How Asian honeybees kill their fearsome hornet predators

May 10, 2022 • 12:45 pm

I can’t remember why I opened the natural-selection chapter in Why Evolution is True (chapter 5: “The Engine of Evolution”) with the story of the Asian giant hornet (Vespa mandarina) and of the counterdefense of its prey of native honeybees. (The European honeybee, more recently introduced into Asia, has not evolved such a bizarre and amazing defense.)  The giant hornet is much to be feared by both honeybees and humans: it’s as big as your thumb, and several humans (and millions of bees) die from its attacks every year.

Since you all should have a copy of WEIT (as Hitch would say, “Available at fine bookstores everywhere”), I won’t recount the story of the native honeybees’ defense, but it involve luring the voracious hornet scout into the bee nest and the cooking it to death:  surrounding it with a ball of vibrating bee bodies that raises the ball’s internal temperature to 117 degrees F (47°C): a temperature that kills the wasp but not the bees.

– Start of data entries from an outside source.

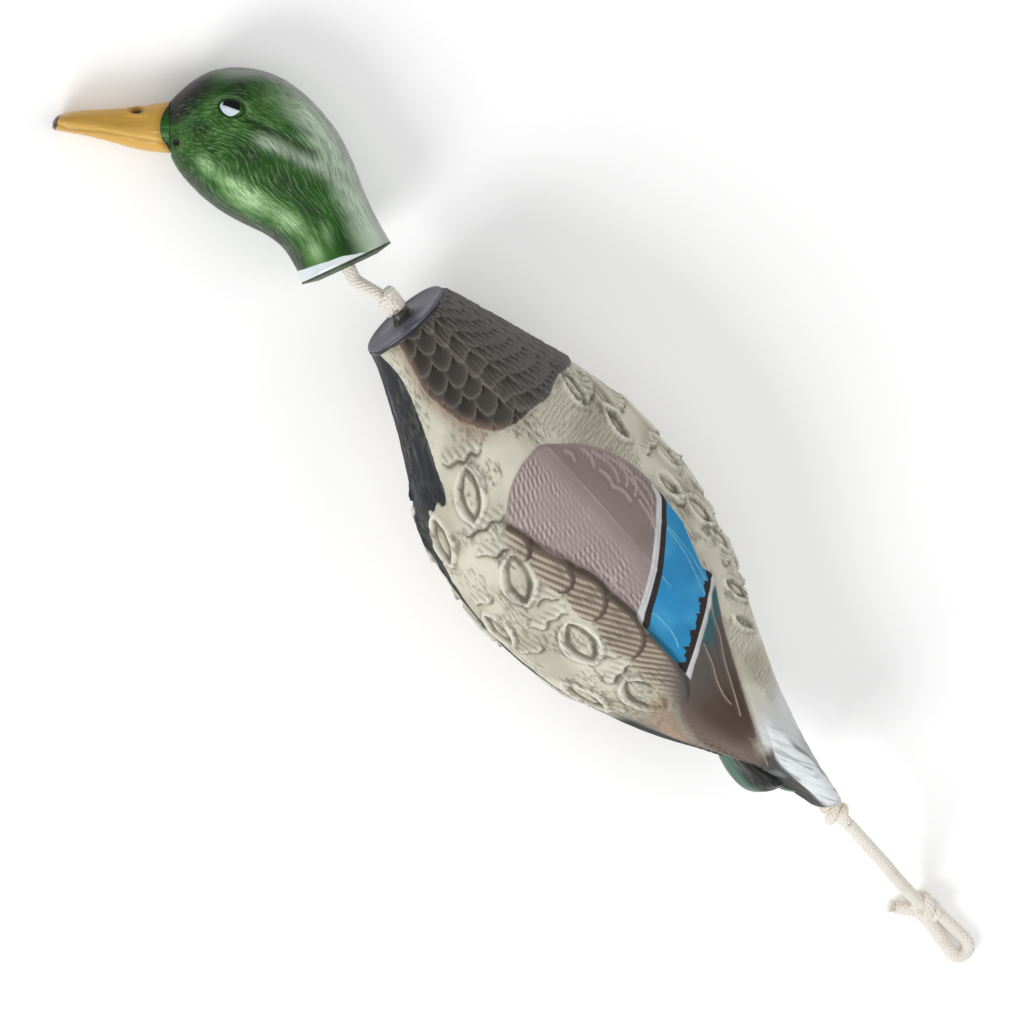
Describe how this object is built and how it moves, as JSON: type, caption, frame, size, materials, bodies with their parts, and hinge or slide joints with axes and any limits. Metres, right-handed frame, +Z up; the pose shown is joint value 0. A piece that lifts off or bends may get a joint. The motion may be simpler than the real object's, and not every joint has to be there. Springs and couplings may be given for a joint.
{
  "type": "duck decoy",
  "caption": "Drake-mallard training decoy: painted foam body with a cotton throw rope right through it and a hard plastic head that hangs loose on the rope",
  "frame": {"origin": "middle of the flat on the duck's left side, on which the body lies", "axes": "+X from the tail to the neck, level; +Y towards the duck's back; +Z up, out of the duck's right side"},
  "size_m": [0.6, 0.116, 0.0993],
  "materials": {
    "body_foam": "matte",
    "dark_plastic": "matte",
    "cotton": "matte",
    "head_green": "satin",
    "bill_ochre": "satin",
    "eye_gloss": "gloss"
  },
  "bodies": {
    "body": {"body_foam": "body_foam", "neck_disc": "dark_plastic", "core_tube": "dark_plastic", "core_rope": "cotton", "tail_knot": "cotton", "throw_rope": "cotton", "loop_knot": "cotton", "throw_loop": "cotton", "rope_end": "cotton"},
    "knot": {"front_knot": "cotton"},
    "rope_low": {"neck_rope_lower": "cotton"},
    "rope_high": {"neck_rope_upper": "cotton", "head_knot": "cotton"},
    "head": {"head_shell": "head_green", "head_cap": "head_green", "bill": "bill_ochre", "eye_left": "eye_gloss", "eye_right": "eye_gloss"}
  },
  "joints": [
    {"name": "knot_turn", "type": "hinge", "parent": "body", "child": "knot", "pos_m": [0.14167, -0.00302, 0.05019], "axis": [0.9998, 0, 0.0175], "range_deg": [-180, 180]},
    {"name": "rope_bend_at_knot", "type": "hinge", "parent": "knot", "child": "rope_low", "pos_m": [0.14167, -0.00302, 0.05019], "axis": [-0.008, 0.8885, 0.4588], "range_deg": [-60, 30]},
    {"name": "rope_bend_at_head", "type": "hinge", "parent": "rope_low", "child": "rope_high", "pos_m": [0.15697, 0.0024, 0.03995], "axis": [-0.3205, -0.5505, -0.7708], "range_deg": [-40, 40]},
    {"name": "head_turn", "type": "hinge", "parent": "rope_high", "child": "head", "pos_m": [0.16544, -0.00012, 0.03823], "axis": [0.9407, -0.2804, -0.1908], "range_deg": [-180, 180]}
  ]
}
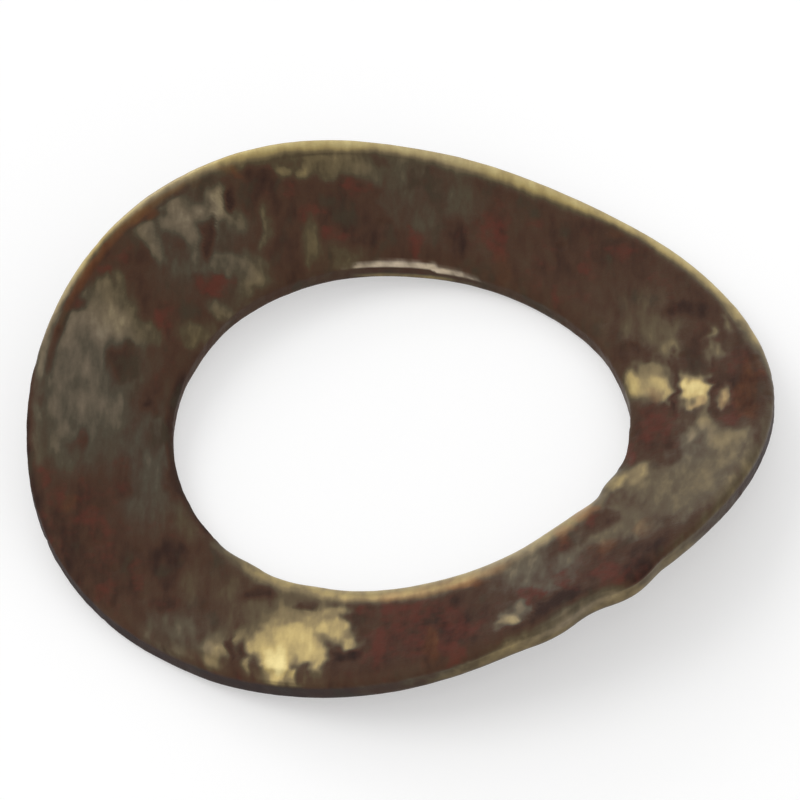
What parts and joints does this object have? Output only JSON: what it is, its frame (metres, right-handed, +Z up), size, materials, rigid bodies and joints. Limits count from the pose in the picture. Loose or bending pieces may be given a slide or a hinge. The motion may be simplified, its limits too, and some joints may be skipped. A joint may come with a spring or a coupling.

I suppose I put that story in because it’s a stunning example of the power of natural selection to shape behavior (in both wasp and bee), and not many people knew about it. Now I hear that a lot of readers especially liked that story. It is a true one, and in this segment from BBC Earth, you can see the nefarious hornet scout discovering a hive of native honeybees.

The scout marks the hive with pheromones and usually flies back to recruit a swarm of fellow hornets to return to the nest to destroy it: a process that can take only a short while as the wasps  nest in minutes, decapitate adult bees and steal their honey and and bee grubs. But, as I relate in the book, sometimes, as here, the hornet scout never gets back to its own nest because of the counterdefense. The native bees lure it inside and cover it with vibrating bees that kill it.

This video is, of course, far more vivid that what I could say in words, so I want to show it here. But imagine the sequence of evolutionary steps that produced this defense!

If you want to see how these hornets slaughter the non-native European honeybees, watch this gruesome attack (each wasp can kill 40 bees per minute!). I’m sure I’ve shown this video somewhere in the distant past.

Now if you’ll excuse me, i’ll go home to rest.

15 thoughts on “How Asian honeybees kill their fearsome hornet predators

  1. I saw a giant hornet queen many years ago in Japan. She was certainly bigger than my thumb. She flew in one window, landed on a small table, walked about a bit, and then flew out of another window. Nobody moved or made a sound while she was there.

  2. Question for everyone: why do I instinctively side with the bees when all the hornet is doing is what a hornet does? Get its DNA (via the queen) passed on to the next generation.

    1. I get what you mean completely. You would think that humans, being natural and sometimes aggressive hunters, would have at least SOME sympathy with the hornets…but to me, it’s just the villain of the piece. Curious.

  3. I’m about 99% sure you posted about this strategy before, with infrared, temperature showing videos.
    But it remains a facsinating evolutionary strategy.

  4. “Available at fine bookstores everywhere”

    Remind me, what is “bookstore”?

    There are still two relict members of the species in town here, which I frequent in the hope they won’t be as lost to future generations as the Library of Alexandria.

  5. Darwin was particularly bothered by the existence of parasitoid wasps, which lay their larvae in caterpillars, which they consume: “I cannot persuade myself that a beneficent and omnipotent God would have designedly created parasitic wasps with the express intention of their feeding within the living bodies of Caterpillars.” He would, I imagine, be equally disturbed by the Asian giant hornet. How do creationists account for such “horribly cruel works of nature” (Darwin again)? Monty Python brilliantly made the same point: “All things dull and ugly/ All creatures short and squat/ All things rude and nasty, the lord God made the lot./ Each little snake that poisons/ Each little wasp that stings/ He made their brutish venom/ He made their horrid wings.”